Bu yorgunluk ve dağınıklık tablosu karşısında hiç kimse umutsuzluğa düşmemelidir. Anadolu ırmakları kurudu zannedilerek başka yollara veya anlaşılmaz arayışlara girilmemelidir. Bizim hayat ırmaklar kurumamıştır. Önlerine şirkten bentler de inşa edilmiş olsa hepsi gürül gürül akmaktadır ve ebediyete kadar da akacaklardır.
Bu tarla kaybedildi, bir daha yeşermez diyenler yanılanlar ya da iyi niyetli olmayan çevrelerdir. Kaybedilen tarla değildir. Kaybedilen bir dönemin yeterince bakımı yapılmamış, Anadolu ikliminden nasıpsız bırakılmış ekinlerimizdir. Bir dönemin kaybedilen ekinleri bir milleti ebediyen açlığa gark edemeyeceği gibi, kaybedilen veya rotası bozulan bir kuşaktan dolayı da gelecekle ilgili büyük umutlardan kopmak ve ayrı yollara sapmak akıl ve izan işi değildir. İnsan olan her yerde kulluk sınavı devam eder, kulluk sınavının devam ettiği her mekânda da sınıfını geçenler gibi sınıfta kalanlar da elbette olacaktır.
Yıllarını eğitim camiası içerisinde geçirmiş bir insan olarak her kuşağın bir diğerinden farklı geldiğini, bütün zorlamalara ve yönlendirmelere rağmen beklenenin üzerinde umut veren nesillerin de olduğuna şahit oldum. Bizim nesillerimizin verileni almaya, kaybedilenlere tekrar dönüş yapmaya meyilli olduğunu gördüm. Yeter ki biz gençlerimize yetecek ilgiyi gösterelim ve onları yabancı kültürlerin kucağında ölüme terk etmeyelim.
Her merdivenin inişi olduğu gibi mutlaka bir de çıkışı vardır. İnişe geçen ve inişe zorlanan bu millet bir gün mutlaka kendi iradesi ile üzerine oturduğu engin kültür mirası sayesinde yeniden çıkışa yönelecek ve bütün insanlığın muhtaç düştüğü yeni, taze öncü gönül insanlarını tekrar insanlığa mutlaka armağan edecektir.
Gönül insanları toplumun kimyagerleridirler.
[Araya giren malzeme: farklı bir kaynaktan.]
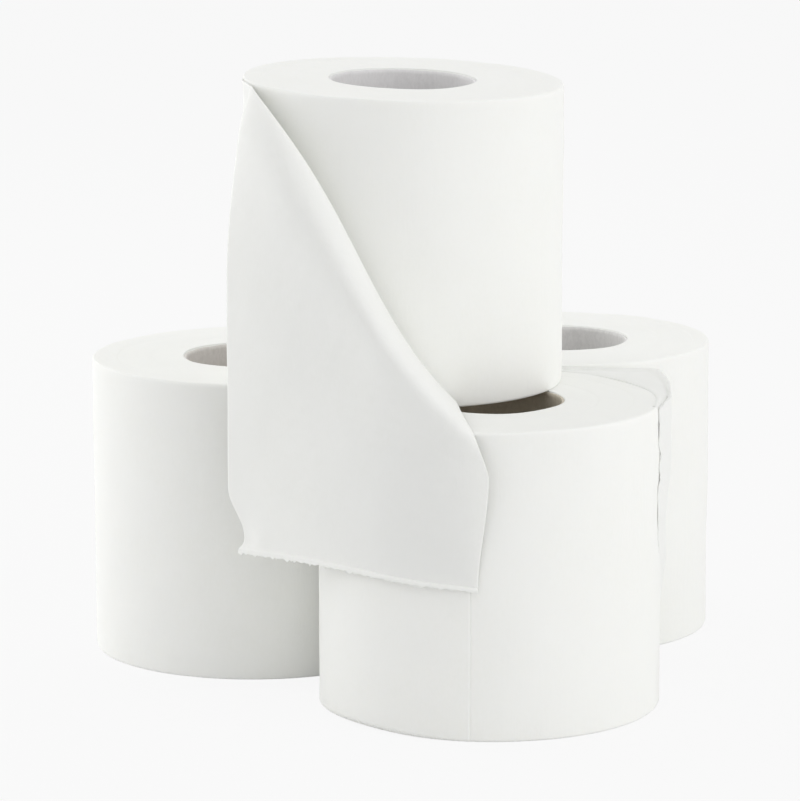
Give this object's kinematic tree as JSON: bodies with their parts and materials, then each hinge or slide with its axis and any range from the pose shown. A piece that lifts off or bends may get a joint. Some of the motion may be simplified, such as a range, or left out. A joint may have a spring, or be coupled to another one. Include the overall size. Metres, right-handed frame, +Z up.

Onların tükenmez insan sevgileri, herkesi kucaklayacak kadar sevgi dolu yürekleri, mütevazı ve alçak gönüllü örnek kişilik ve şahsiyetleri her türlü dejenerasyonun, sapmanın panzehiridir. Onların olduğu mekânlarda nefretin, öfkenin, bencilliğin ve her türlü inkârın kökü kazınmaya mahkûmdur. Allahın izniyle gelecekte inşallah kararan ufkumuz yeniden aydınlanacak, milletimize giydirilmek istenilen kirli gömlek yırtılıp çöpe atılacaktır. Bu milletin üzerinde yaşamakta olduğu bu coğrafyanın bağrı, bu coğrafya üzerinde hayat sürmekte olan Annelerimizin kucağı bu nesilleri besleyip büyütecek kadar cömerttir ve sağlıklıdır. Biz bundan dolayı umutluyuz ve bu neslin beklentisi içerisindeyiz. Başka bir ifadeyle bu istek üzere dua halindeyiz. Her şeyin yaratıcısı ve cömertlerin cömerdi yüce Allah bu duamızı inşallah makbul sayacak ve gönül adamlarından oluşan yeni kuşakları bizden esirgemeyecektir. Hoşça ve Türkçe kalın aziz okuyucularım.